DATASET SECTION -
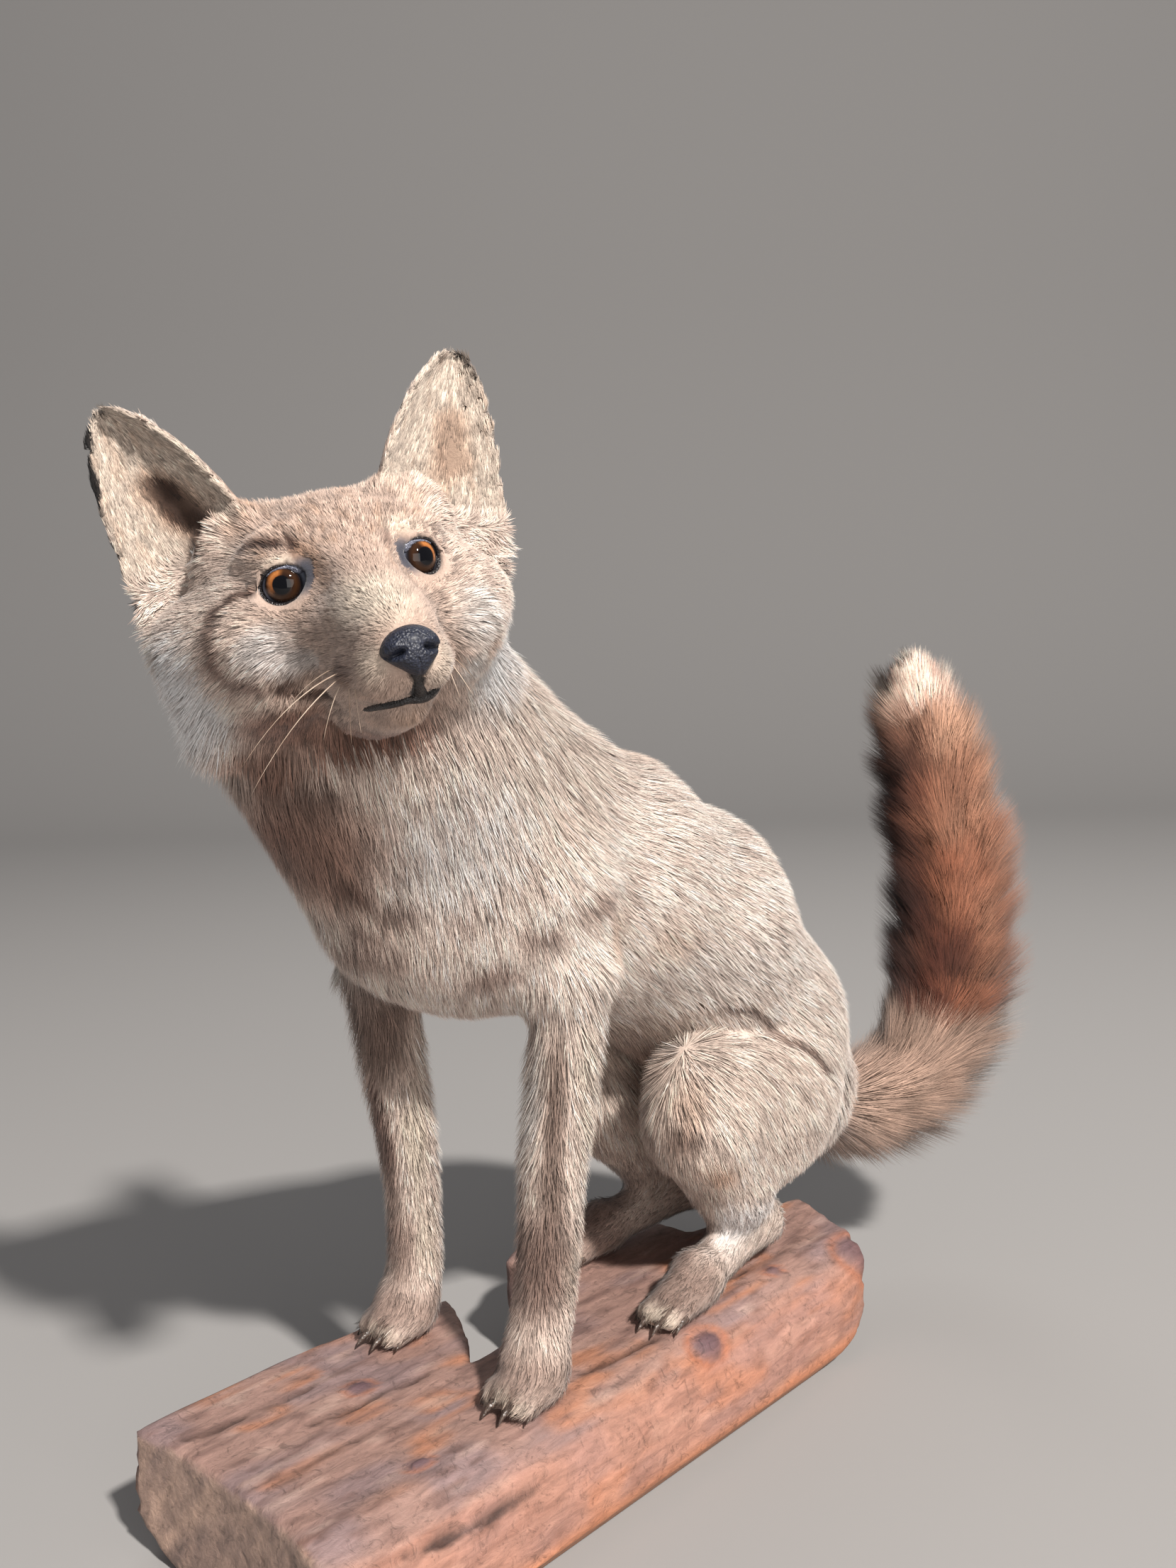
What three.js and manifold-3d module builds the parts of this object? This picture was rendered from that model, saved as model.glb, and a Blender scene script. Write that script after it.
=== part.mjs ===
// A taxidermy red fox, sitting upright on the split log that it is mounted on.
// Millimetres, +Z up. The origin is the centre of the log's flat underside.
// The fox faces -Y, its left side is +X, and its head is turned to its left.
// Every solid of the animal reaches out to the tips of the coat.
import * as THREE from 'three';
import { mergeVertices } from 'three/addons/utils/BufferGeometryUtils.js';
import Module from 'manifold-3d';

const wasm = await Module();
wasm.setup();

// ---- Driving sizes -------------------------------------------------------
const LOG_HEIGHT = 65;
const LOG_LENGTH = 472;
const LOG_FRONT = -233;
const LOG_RISE_START = 150; // behind here the underside climbs clear of the table
const LOG_RISE = 0.4;
const FOX_PLACE = [-37, -5, LOG_HEIGHT]; // the ground point between the paws
const GAP = 0.3; // between neighbouring solids
const GROUND = GAP; // the paws' soles, above the top of the log

// The head: its place is the point midway between the eyes.
const HEAD_PLACE = [80, -191, 411];
const HEAD_TURN = 60.6; // degrees, to the animal's left
const HEAD_NOD = -2.6; // degrees, nose down
const HEAD_TILT = 10.5; // degrees, right side down
const EYE_RADIUS = 11;
const EYE_PLACE = [24, 4, 0];
const EAR_BASE = [51, 56, 15];
const EAR_TIP = [76, 66, 83.5];
const EAR_HALF_WIDTH = 32;
const EAR_WALL = 7;
const EAR_ROOT = 0.22; // the share of its length that is set in the head
const EAR_CUP = 18;
const EAR_BOW = 4; // how far its middle bows away from the crown
const EAR_ROWS = 10;
const EAR_COLUMNS = 8;
const NOSE_PLACE = [1, -72, -29];
const NOSE_RADII = [11, 9, 9.5];

// The flat sides where the folded hind legs meet the trunk.
const HAM_WALL = 40;
const HAM_FLOOR = 56;

// Sizes of the triangles' grid for each kind of part, and how much of a cell a
// part grows by for its seat in a neighbour.
const SEAT_GROWTH = 0.1;
const CELL = { head: 13.2, neck: 21, trunk: 26, tail: 22, foreleg: 14, hindleg: 13.8 };

// ---- Small vector and distance tools -------------------------------------
const sub = (a, b) => [a[0] - b[0], a[1] - b[1], a[2] - b[2]];
const dot = (a, b) => a[0] * b[0] + a[1] * b[1] + a[2] * b[2];
const mix = (a, b, t) => a.map((v, i) => v + (b[i] - v) * t);
const clamp = (v, low, high) => Math.min(high, Math.max(low, v));
const unit = (a) => a.map((v) => v / Math.hypot(...a));
const cross = (a, b) => [a[1] * b[2] - a[2] * b[1], a[2] * b[0] - a[0] * b[2], a[0] * b[1] - a[1] * b[0]];
const mirrored = (p, side) => [p[0] * side, p[1], p[2]];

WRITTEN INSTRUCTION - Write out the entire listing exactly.

RESULT BELOW -
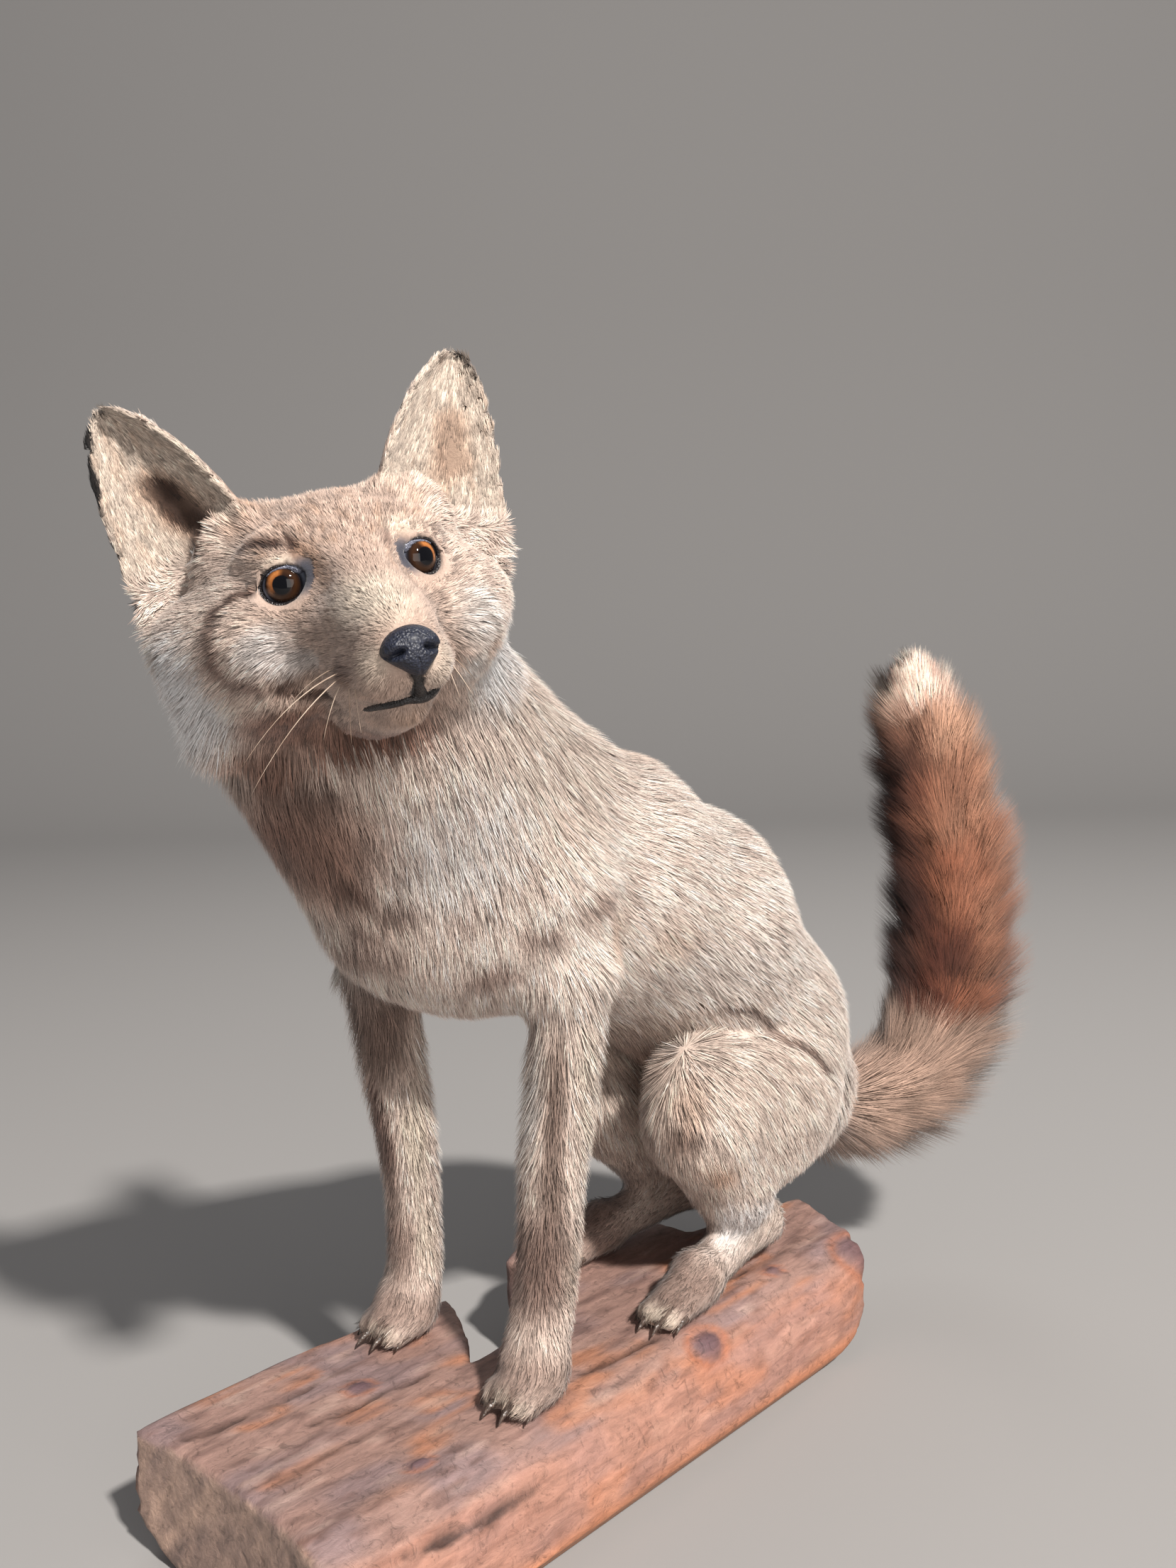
What three.js and manifold-3d module builds the parts of this object? This picture was rendered from that model, saved as model.glb, and a Blender scene script. Write that script after it.
=== part.mjs ===
// A taxidermy red fox, sitting upright on the split log that it is mounted on.
// Millimetres, +Z up. The origin is the centre of the log's flat underside.
// The fox faces -Y, its left side is +X, and its head is turned to its left.
// Every solid of the animal reaches out to the tips of the coat.
import * as THREE from 'three';
import { mergeVertices } from 'three/addons/utils/BufferGeometryUtils.js';
import Module from 'manifold-3d';

const wasm = await Module();
wasm.setup();

// ---- Driving sizes -------------------------------------------------------
const LOG_HEIGHT = 65;
const LOG_LENGTH = 472;
const LOG_FRONT = -233;
const LOG_RISE_START = 150; // behind here the underside climbs clear of the table
const LOG_RISE = 0.4;
const FOX_PLACE = [-37, -5, LOG_HEIGHT]; // the ground point between the paws
const GAP = 0.3; // between neighbouring solids
const GROUND = GAP; // the paws' soles, above the top of the log

// The head: its place is the point midway between the eyes.
const HEAD_PLACE = [80, -191, 411];
const HEAD_TURN = 60.6; // degrees, to the animal's left
const HEAD_NOD = -2.6; // degrees, nose down
const HEAD_TILT = 10.5; // degrees, right side down
const EYE_RADIUS = 11;
const EYE_PLACE = [24, 4, 0];
const EAR_BASE = [51, 56, 15];
const EAR_TIP = [76, 66, 83.5];
const EAR_HALF_WIDTH = 32;
const EAR_WALL = 7;
const EAR_ROOT = 0.22; // the share of its length that is set in the head
const EAR_CUP = 18;
const EAR_BOW = 4; // how far its middle bows away from the crown
const EAR_ROWS = 10;
const EAR_COLUMNS = 8;
const NOSE_PLACE = [1, -72, -29];
const NOSE_RADII = [11, 9, 9.5];

// The flat sides where the folded hind legs meet the trunk.
const HAM_WALL = 40;
const HAM_FLOOR = 56;

// Sizes of the triangles' grid for each kind of part, and how much of a cell a
// part grows by for its seat in a neighbour.
const SEAT_GROWTH = 0.1;
const CELL = { head: 13.2, neck: 21, trunk: 26, tail: 22, foreleg: 14, hindleg: 13.8 };

// ---- Small vector and distance tools -------------------------------------
const sub = (a, b) => [a[0] - b[0], a[1] - b[1], a[2] - b[2]];
const dot = (a, b) => a[0] * b[0] + a[1] * b[1] + a[2] * b[2];
const mix = (a, b, t) => a.map((v, i) => v + (b[i] - v) * t);
const clamp = (v, low, high) => Math.min(high, Math.max(low, v));
const unit = (a) => a.map((v) => v / Math.hypot(...a));
const cross = (a, b) => [a[1] * b[2] - a[2] * b[1], a[2] * b[0] - a[0] * b[2], a[0] * b[1] - a[1] * b[0]];
const mirrored = (p, side) => [p[0] * side, p[1], p[2]];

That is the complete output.